** start of Materials provided **
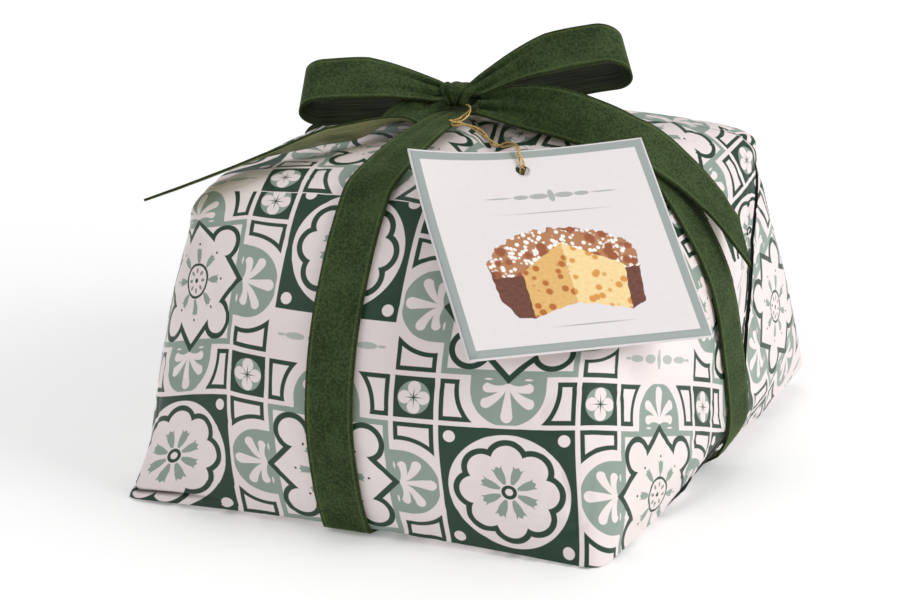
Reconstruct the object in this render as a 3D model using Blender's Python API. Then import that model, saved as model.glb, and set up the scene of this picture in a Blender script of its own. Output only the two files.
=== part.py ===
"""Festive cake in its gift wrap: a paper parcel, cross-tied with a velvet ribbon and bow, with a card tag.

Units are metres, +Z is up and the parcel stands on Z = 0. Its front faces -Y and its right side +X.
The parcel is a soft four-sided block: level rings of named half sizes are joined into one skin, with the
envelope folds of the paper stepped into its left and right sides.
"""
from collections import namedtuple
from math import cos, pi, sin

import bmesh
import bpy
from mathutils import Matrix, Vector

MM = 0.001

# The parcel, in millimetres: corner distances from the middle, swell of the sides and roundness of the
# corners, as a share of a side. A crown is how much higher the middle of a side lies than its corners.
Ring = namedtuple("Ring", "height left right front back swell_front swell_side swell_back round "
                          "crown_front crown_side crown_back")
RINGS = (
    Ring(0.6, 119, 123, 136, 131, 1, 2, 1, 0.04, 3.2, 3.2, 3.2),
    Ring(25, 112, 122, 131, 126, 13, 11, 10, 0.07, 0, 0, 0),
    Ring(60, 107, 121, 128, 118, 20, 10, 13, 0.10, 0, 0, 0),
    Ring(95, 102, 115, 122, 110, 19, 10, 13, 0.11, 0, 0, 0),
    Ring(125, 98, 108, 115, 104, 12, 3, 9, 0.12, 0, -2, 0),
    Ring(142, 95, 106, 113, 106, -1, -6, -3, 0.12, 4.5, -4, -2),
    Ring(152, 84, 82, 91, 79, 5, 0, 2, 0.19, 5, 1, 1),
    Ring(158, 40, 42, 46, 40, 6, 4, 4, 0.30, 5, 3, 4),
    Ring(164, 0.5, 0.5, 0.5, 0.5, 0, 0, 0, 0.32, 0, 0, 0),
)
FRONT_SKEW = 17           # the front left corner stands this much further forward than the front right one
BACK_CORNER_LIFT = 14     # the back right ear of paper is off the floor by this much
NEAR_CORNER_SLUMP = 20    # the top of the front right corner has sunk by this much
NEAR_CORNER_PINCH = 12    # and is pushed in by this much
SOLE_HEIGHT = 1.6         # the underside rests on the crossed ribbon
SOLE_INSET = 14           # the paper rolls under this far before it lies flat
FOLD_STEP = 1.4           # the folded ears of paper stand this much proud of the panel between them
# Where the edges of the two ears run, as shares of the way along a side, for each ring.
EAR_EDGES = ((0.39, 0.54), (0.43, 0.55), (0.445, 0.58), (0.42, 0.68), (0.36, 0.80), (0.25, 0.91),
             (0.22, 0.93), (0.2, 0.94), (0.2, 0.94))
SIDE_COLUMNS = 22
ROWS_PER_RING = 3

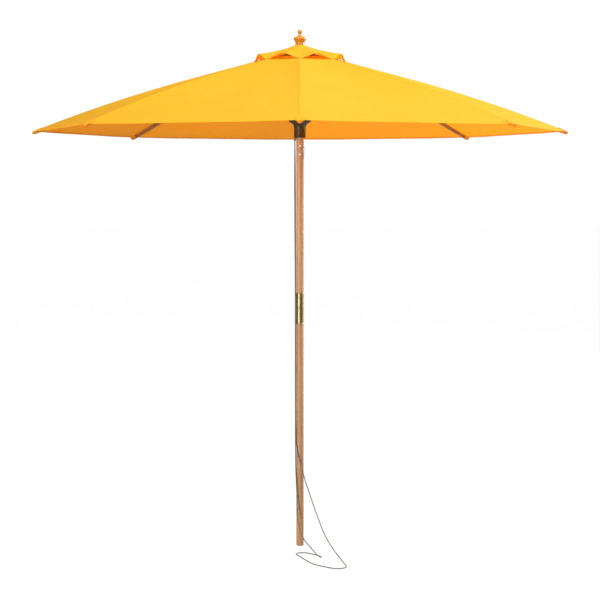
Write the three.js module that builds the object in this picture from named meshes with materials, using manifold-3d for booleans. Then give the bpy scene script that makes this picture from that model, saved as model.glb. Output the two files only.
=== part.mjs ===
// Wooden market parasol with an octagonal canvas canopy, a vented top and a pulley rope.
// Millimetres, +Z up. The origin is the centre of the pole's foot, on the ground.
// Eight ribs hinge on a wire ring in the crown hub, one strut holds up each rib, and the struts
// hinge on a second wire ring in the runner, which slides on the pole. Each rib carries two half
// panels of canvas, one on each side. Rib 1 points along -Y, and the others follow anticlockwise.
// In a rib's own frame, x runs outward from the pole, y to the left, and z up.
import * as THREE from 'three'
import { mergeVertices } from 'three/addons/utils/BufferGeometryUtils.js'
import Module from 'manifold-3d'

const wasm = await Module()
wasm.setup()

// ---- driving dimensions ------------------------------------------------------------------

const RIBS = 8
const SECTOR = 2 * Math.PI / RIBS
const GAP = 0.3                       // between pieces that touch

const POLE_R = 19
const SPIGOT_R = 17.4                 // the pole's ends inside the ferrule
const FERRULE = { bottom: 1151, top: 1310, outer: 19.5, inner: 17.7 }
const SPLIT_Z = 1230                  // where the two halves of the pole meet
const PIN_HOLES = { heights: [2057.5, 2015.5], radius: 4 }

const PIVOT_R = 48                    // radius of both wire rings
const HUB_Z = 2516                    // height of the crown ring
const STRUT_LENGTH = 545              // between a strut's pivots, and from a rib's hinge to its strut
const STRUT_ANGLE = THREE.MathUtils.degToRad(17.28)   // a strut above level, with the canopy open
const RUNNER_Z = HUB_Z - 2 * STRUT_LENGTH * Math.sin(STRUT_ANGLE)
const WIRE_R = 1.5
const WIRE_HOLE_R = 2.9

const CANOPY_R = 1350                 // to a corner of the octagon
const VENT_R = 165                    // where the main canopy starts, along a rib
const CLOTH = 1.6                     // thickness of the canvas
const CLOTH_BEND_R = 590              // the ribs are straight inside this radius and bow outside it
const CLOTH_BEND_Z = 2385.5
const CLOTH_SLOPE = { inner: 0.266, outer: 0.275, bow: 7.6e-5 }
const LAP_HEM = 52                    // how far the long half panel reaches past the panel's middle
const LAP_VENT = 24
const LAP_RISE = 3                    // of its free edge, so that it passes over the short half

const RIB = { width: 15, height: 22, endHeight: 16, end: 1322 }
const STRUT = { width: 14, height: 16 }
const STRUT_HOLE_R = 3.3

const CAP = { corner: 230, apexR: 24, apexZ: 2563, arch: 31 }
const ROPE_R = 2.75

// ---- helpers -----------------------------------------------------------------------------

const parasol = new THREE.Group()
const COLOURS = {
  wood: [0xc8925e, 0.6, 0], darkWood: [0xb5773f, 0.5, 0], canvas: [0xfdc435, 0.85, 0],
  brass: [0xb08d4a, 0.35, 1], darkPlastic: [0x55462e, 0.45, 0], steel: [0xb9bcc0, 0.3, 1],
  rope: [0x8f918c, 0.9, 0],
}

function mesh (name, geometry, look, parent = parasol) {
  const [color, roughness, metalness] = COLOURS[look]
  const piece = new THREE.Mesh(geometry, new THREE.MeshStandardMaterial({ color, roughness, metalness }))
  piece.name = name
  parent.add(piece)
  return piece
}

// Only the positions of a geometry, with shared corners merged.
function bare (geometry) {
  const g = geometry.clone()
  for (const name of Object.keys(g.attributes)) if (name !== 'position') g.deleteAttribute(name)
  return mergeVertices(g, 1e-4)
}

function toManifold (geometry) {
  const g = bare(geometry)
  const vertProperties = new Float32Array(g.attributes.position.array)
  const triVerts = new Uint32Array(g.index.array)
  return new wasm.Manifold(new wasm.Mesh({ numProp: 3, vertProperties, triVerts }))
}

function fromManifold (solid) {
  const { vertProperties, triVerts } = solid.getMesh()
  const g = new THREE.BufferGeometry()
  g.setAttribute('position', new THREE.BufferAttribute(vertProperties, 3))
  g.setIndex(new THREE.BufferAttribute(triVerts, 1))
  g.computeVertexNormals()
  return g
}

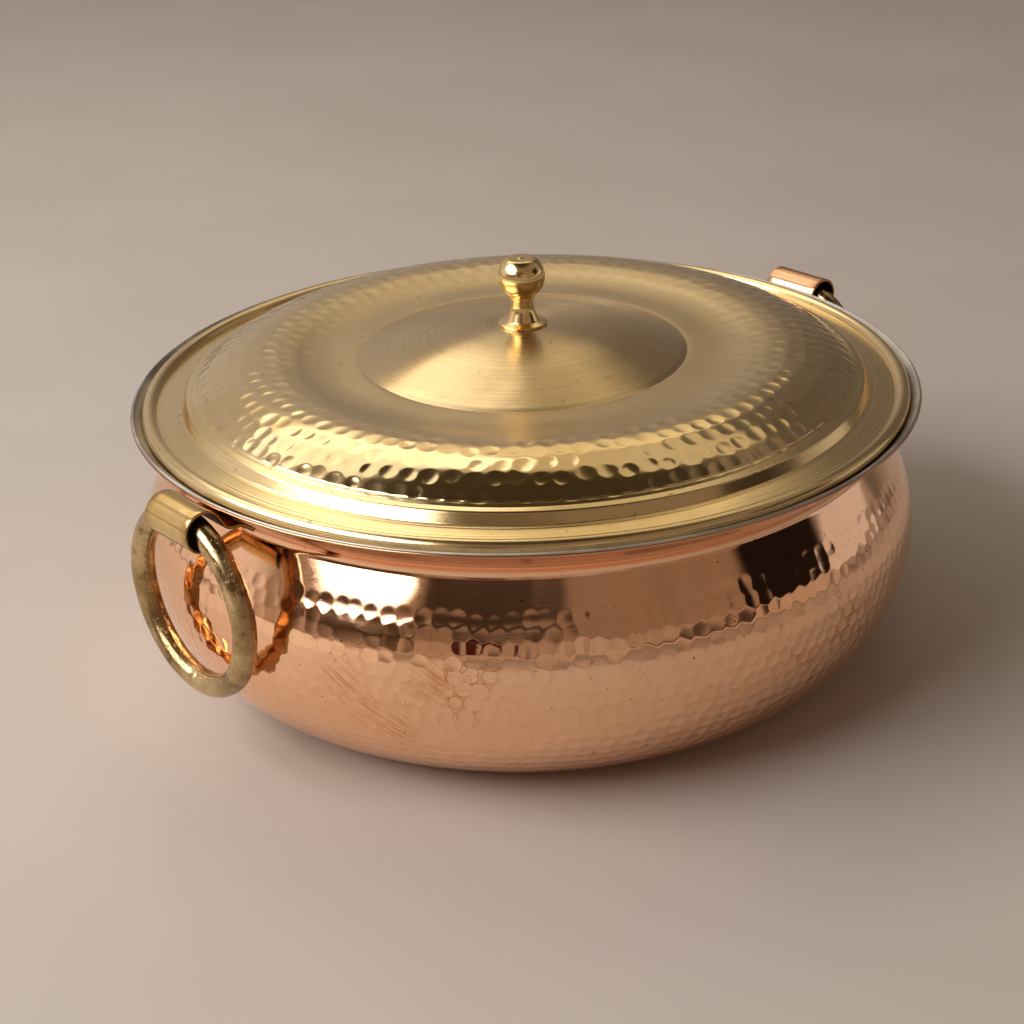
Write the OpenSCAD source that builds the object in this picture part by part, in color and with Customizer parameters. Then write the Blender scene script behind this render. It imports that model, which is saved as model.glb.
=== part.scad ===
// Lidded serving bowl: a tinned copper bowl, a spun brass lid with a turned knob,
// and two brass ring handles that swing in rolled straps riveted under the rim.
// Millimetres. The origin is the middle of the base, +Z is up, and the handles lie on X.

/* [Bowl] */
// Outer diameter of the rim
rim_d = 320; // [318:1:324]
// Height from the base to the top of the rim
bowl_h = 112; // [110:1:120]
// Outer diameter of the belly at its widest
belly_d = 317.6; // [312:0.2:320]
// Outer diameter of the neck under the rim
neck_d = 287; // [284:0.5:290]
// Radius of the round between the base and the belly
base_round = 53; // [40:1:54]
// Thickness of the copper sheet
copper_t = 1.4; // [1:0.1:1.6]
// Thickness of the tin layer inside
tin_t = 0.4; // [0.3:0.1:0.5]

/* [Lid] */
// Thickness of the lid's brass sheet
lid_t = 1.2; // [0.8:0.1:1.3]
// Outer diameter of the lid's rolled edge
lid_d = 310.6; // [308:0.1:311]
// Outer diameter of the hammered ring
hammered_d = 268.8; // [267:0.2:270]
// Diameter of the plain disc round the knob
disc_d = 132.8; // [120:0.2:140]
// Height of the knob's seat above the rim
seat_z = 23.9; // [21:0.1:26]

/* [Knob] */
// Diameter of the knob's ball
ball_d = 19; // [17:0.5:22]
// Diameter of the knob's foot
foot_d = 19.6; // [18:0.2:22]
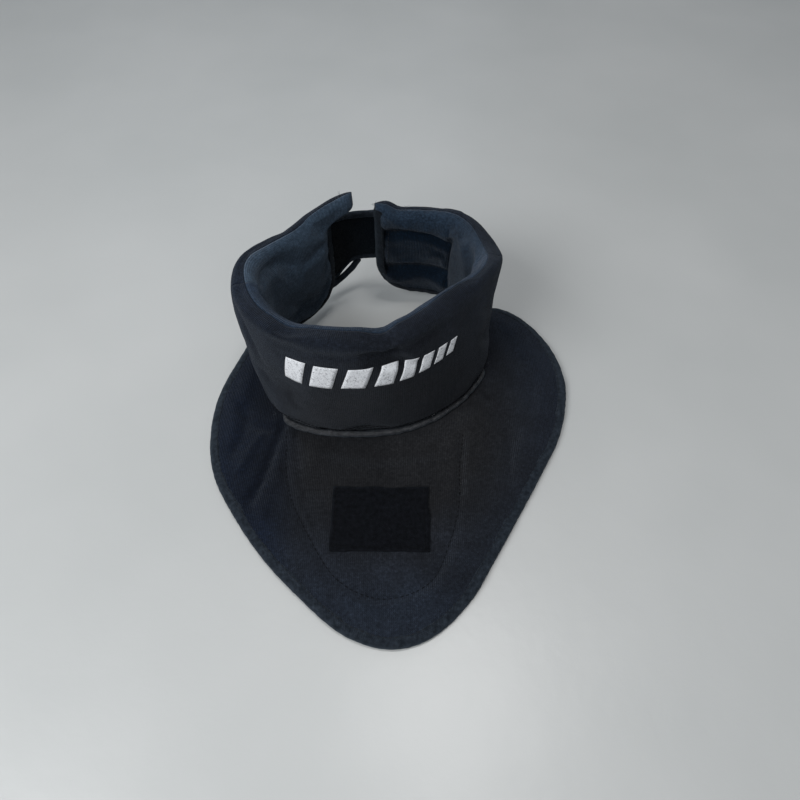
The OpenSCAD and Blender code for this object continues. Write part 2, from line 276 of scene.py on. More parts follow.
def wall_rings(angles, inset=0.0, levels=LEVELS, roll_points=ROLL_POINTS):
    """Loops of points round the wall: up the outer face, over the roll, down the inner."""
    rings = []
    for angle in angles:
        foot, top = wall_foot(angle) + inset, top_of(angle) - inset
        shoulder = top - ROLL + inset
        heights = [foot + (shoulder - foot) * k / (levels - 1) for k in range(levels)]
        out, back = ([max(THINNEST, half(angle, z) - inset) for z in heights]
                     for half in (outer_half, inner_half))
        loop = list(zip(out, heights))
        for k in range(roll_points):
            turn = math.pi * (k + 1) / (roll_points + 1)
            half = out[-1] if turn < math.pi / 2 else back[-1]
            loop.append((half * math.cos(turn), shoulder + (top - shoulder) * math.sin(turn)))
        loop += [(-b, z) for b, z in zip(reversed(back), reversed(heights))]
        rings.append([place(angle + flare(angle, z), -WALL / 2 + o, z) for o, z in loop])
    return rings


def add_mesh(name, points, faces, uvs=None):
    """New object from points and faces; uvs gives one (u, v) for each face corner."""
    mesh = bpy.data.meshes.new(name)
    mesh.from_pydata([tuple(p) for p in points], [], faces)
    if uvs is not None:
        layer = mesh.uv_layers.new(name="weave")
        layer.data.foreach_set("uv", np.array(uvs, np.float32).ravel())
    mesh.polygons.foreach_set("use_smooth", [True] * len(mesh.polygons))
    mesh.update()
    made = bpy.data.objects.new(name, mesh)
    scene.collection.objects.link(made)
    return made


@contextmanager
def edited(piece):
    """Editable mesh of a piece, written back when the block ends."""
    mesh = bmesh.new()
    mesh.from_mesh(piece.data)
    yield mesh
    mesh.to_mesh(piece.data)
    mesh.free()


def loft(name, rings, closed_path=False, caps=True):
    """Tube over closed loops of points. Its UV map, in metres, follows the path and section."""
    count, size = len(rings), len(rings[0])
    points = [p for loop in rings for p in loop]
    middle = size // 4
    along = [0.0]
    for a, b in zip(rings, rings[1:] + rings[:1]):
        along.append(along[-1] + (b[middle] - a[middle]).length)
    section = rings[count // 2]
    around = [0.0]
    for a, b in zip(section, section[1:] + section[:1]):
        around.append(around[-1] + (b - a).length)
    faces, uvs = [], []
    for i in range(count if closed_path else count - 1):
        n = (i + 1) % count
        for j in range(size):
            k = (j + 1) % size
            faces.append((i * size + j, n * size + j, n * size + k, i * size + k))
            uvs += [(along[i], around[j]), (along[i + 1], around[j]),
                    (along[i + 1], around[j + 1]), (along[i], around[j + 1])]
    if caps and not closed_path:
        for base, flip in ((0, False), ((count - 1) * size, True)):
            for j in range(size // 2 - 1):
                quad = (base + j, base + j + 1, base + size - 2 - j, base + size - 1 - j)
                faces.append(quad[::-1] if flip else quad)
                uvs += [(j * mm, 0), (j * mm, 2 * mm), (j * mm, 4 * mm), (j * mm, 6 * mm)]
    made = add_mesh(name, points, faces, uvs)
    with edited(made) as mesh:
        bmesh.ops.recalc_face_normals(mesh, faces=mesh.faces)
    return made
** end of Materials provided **
* Short exercise *
Pick out every line with the string "using" and copy it.

* Solution for this task *
Reconstruct the object in this render as a 3D model using Blender's Python API. Then import that model, saved as model.glb, and set up the scene of this picture in a Blender script of its own. Output only the two files.
Write the three.js module that builds the object in this picture from named meshes with materials, using manifold-3d for booleans. Then give the bpy scene script that makes this picture from that model, saved as model.glb. Output the two files only.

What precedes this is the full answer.